I had a job gardening at Lexham Hall, the Fosters. The head gardener wanted somebody at Church Farm and asked my niece to ask if I wanted a job. I said I hadn’t done much flower gardening. ‘Well, I’ll put you through’ he said. I was there for about six months and then he died. Neil Foster, his son, lived in the Hall and Church Farm stood empty for about 18 months. I kept going down there for 18 months, all that time standing empty, and then, all of a sudden, Temple-Richards bought Hindringham Hall and I was there for another 10 years. I packed up when I had prostate problems. Then I went ‘brushing’ (beating for pheasant) for about six or seven years, and I did some gardening. I was busy all week, always doing something.

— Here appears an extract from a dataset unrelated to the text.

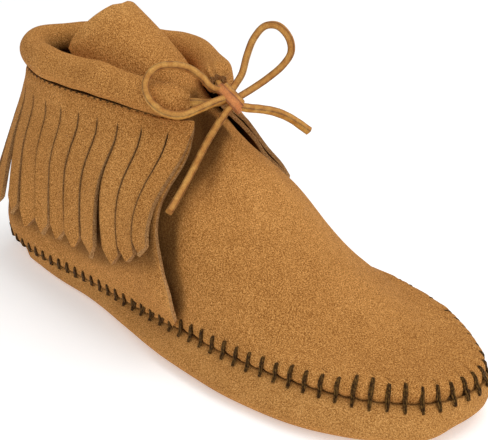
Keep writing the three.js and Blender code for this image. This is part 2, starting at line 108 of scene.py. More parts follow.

Many of the people I worked with have died. We all went to school together, worked together and there’s one at Dunham who comes to see me every so often and we have an hour or two. He had to retire due to bad arthritis. He lives at Gressenhall now.  I haven’t been there since they turned it into a museum. They’ve got heavy horses there. My uncle was in there when it was a workhouse. I said I’d never go no more. That was a rum place.

Memories of Topper

When I worked with the horses I always had Topper, a Suffolk Punch, he weighed a ton, and there was Lion and Gypsy. I always had him. I used to cart a lot of the stuff out to the shepherd and the cattle, with Topper. They turned him out on the meadow, back of where we used to live afore I was married. I used to give him sweets and shortcakes and that. My grandfather mob me, he say ‘you’ll turn that horse into us, boy’. I only had to go out and whistle and he come. When they sold up the horses when to another farm and they couldn’t do anything with Topper. He pined for me. I always had him, he was my horse. My grandfather said if anybody working in the stable wanted a horse to go somewhere, they would start to take him and he’d say ‘you’re not taking him, that’s Ted’s horse’. I never needed the reins on him, I just to walk in front of him and he’d follow me. He was just like a dog. The horses weren’t that old when they went to other farms so I don’t know what happened to them. They was lovely horses, fat as butter. My grandfather had five, we had thirteen altogether. There would be five or six in a field while two were harvesting. Didn’t matter if it was raining or shine, you had to go. I’ve been wet through and if you went home you weren’t paid and sometimes they couldn’t find you a job in the dry. Other times they could find you a job in the sheds, where the cattle had been, that sort of thing. If the foreman was awkward he wouldn’t find you a job. Tractor driving you had no cabs on them so, in very bad weather, we came home and repaired the implements.  To try and stay dry you just wore an ordinary old coat with sacks tied around you. You hadn’t got anything else, there weren’t waterproofs in those day, no water boots.

Farm work was a very hard old life but I didn’t know anything else. I was bred and born for farm work. When the factories got going again a lot of farm workers went off the land and got different jobs. I was too old to learn another trade and I enjoyed what I was doing though I earned a lot less money. My son, Mike, worked on the farm with me when he first started. He worked for my step-father in the wood trade, then for Ray, in Wellingham, also in the wood business, driving the truck and the crane loading wood.  He worked for the Council, driving for 21 years, until he got ill. He is doing very well now but getting too fat.

Stanley (b. 1923) talking to WISEArchive on 14th July 2008 in Litcham.